Tik Tok prende le distanze

Intanto Tik Tok ha preso le distanze dalla Boiler Summer Cup, assicurando attraverso un suo portavoce che «il team dedicato alla sicurezza monitora attentamente la situazione, provvedendo a rimuovere qualunque contenuto dovesse violare le linee guida, poiché non sono tollerati contenuti che promuovono bullismo o molestie».
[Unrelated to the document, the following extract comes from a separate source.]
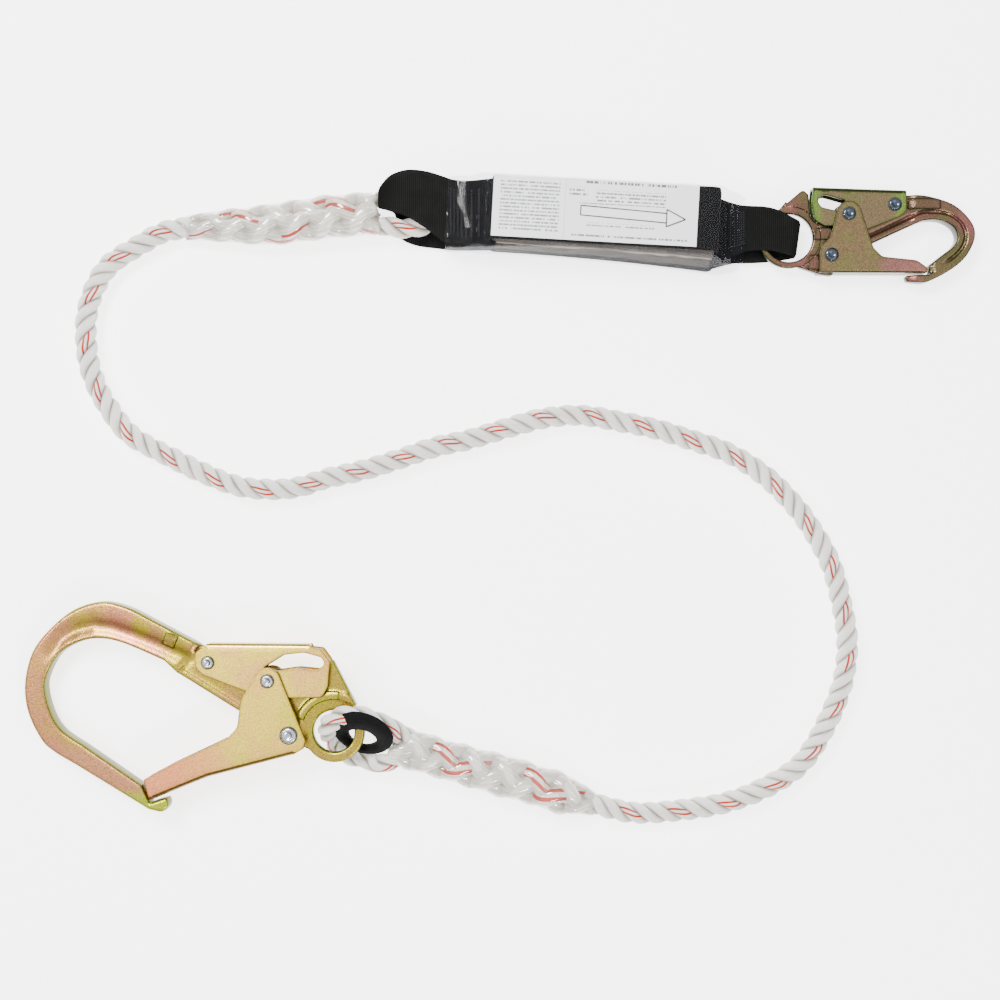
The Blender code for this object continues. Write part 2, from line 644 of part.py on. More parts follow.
def build_anchor_hook(forged, plate, zinc, steel):
    frame = hook_frame("anchor_hook_frame", ANCHOR_RING_AT, ANCHOR_RING, ANCHOR_TILT)
    half = ANCHOR_BODY_T / 2
    body = prism("anchor_body", [ANCHOR_BOW], -ANCHOR_BOW_T / 2, ANCHOR_BOW_T / 2)
    cut(body, prism("shank", [ANCHOR_SHANK], -half, half), "UNION")
    disc = prism("ring_disc", [circle(ANCHOR_RING, ANCHOR_RING_R + ANCHOR_BAR, 36)], -ANCHOR_BAR,
                 ANCHOR_BAR, 1.4)
    cut(body, disc, "UNION")
    drill_ring = prism("ring_hole", [circle(ANCHOR_RING, ANCHOR_RING_R - ANCHOR_BAR, 36)], -20, 20)
    cut(body, drill_ring)
    # The ring's own part of the tail is only as thick as its bar.
    relief = rounded([(22.0, -30.0), (60.0, -30.0), (60.0, 21.5), (44.0, 21.5), (26.0, 19.0), (22.0, 8.0)])
    for low, high in ((ANCHOR_BAR, 20), (-20, -ANCHOR_BAR)):
        cut(body, prism("relief", [relief], low, high))
    drill(body, (0, 0), 3.3)
    drill(body, ANCHOR_LOCK, 2.8)
    drill(body, ANCHOR_LOCK, 7.4, half - 2.6, 20)
    link(body, forged, frame)

    gate_frame = pivot("anchor_gate_axis", (0, 0), frame)
    lever_reach = half + GAP + SHEET
    gate_reach = lever_reach + GAP + SHEET
    outline = rounded([
        (-90.6, -43.2), (-61.6, -31.1), (-52.9, -27.5), (2.6, -12.6), (9.9, -8.2, 1.5), (10.9, -3.0, 3),
        *arc(ANCHOR_PIN, 8.7, 15, 150, 6), (-31.2, 22.0, 8), (-33.4, 4.5, 8), (-40.0, -2.4, 8),
        (-76.1, -19.6),
        (-94.4, -29.4, 1.5)])
    cavity = [(-100.0, -45.2), (-61.6, -29.3), (-52.9, -25.7), (2.2, -10.9), (20.0, -5.0), (30.0, 60.0),
              (-110.0, 60.0)]
    gate = folded_sheet("anchor_gate", outline, cavity, gate_reach)
    drill(gate, (0, 0), 3.3)
    drill(gate, ANCHOR_PIN, PIN_R + 0.35)
    link(gate, plate, gate_frame)

    lock_frame = pivot("anchor_lock_axis", ANCHOR_LOCK, frame)
    lever_outline = rounded([
        (-55.8, 37.6, 6), (-28.3, 27.4, 20), (-0.7, 23.5), (21.1, 23.8, 5), (25.1, 31.2, 4), (26.3, 47.2, 4),
        (20.3, 55.1, 2), (13.6, 55.8), (12.8, 58.0, 1), (-53.5, 58.0, 5), (-61.6, 51.5, 6),
        (-61.0, 42.0, 5)])
    lever_cavity = [(-90.0, 10.0), (60.0, 10.0), (60.0, 70.0), (14.4, 70.0), (14.2, 56.4), (-54.0, 56.4),
                    (-90.0, 56.4)]
    lever = folded_sheet("anchor_lock_lever", lever_outline, lever_cavity, lever_reach)
    path = pin_path(ANCHOR_PIN, ANCHOR_LOCK, ANCHOR_GATE_OPEN + 1.0, ANCHOR_RATIO, -1)
    cut(lever, prism("slot", [slot_outline(path, PIN_R + 0.7)], -20, 20))
    window = rounded([(-8.5, 41.0, 2), (5.1, 42.6, 12), (18.1, 41.6, 4), (23.2, 45.4, 3), (20.6, 49.4, 3),
                      (9.5, 52.8, 12), (-3.6, 51.2, 8), (-13.0, 45.5, 4)])
    cut(lever, prism("window", [window], -20, 20))
    drill(lever, ANCHOR_LOCK, 2.8)
    lever.data.transform(Matrix.Translation((-ANCHOR_LOCK[0] * MM, -ANCHOR_LOCK[1] * MM, 0)))
    link(lever, plate, lock_frame)

    rivet("anchor_gate_rivet", (0, 0), gate_reach, 5.8, 3.0, zinc, frame)
    rivet("anchor_lock_rivet", ANCHOR_LOCK, lever_reach, 4.4, 2.5, zinc, frame)
    rivet("anchor_guide_pin", ANCHOR_PIN, gate_reach, 4.6, PIN_R, zinc, frame)
    spring("anchor_gate_spring", (0, 0), 5.2, 0.6, half + 1.1, 200, 7.0, steel, frame)
    spring("anchor_lock_spring", ANCHOR_LOCK, 4.4, 0.5, half - 1.3, 20, 3.0, steel, frame)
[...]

Ed è proprio la sinergia tra i gestori dei social network e i suoi utenti a poter fare la differenza. «È senza dubbio fondamentale che i giovani d’oggi siano educati al rispetto dell’altro e ad un utilizzo appropriato dei social, sia in ambito familiare, che scolastico. Ma è altrettanto prioritario che chi gestisce il flusso delle informazioni che viaggiano in rete sia pronto ad intervenire non solo condannando atti di bullismo, di body shaming e di qualunque altra forma di violenza, ma anche rimuovendone tempestivamente i contenuti, prima ancora – conclude la psicoterapeuta – che diventino virali».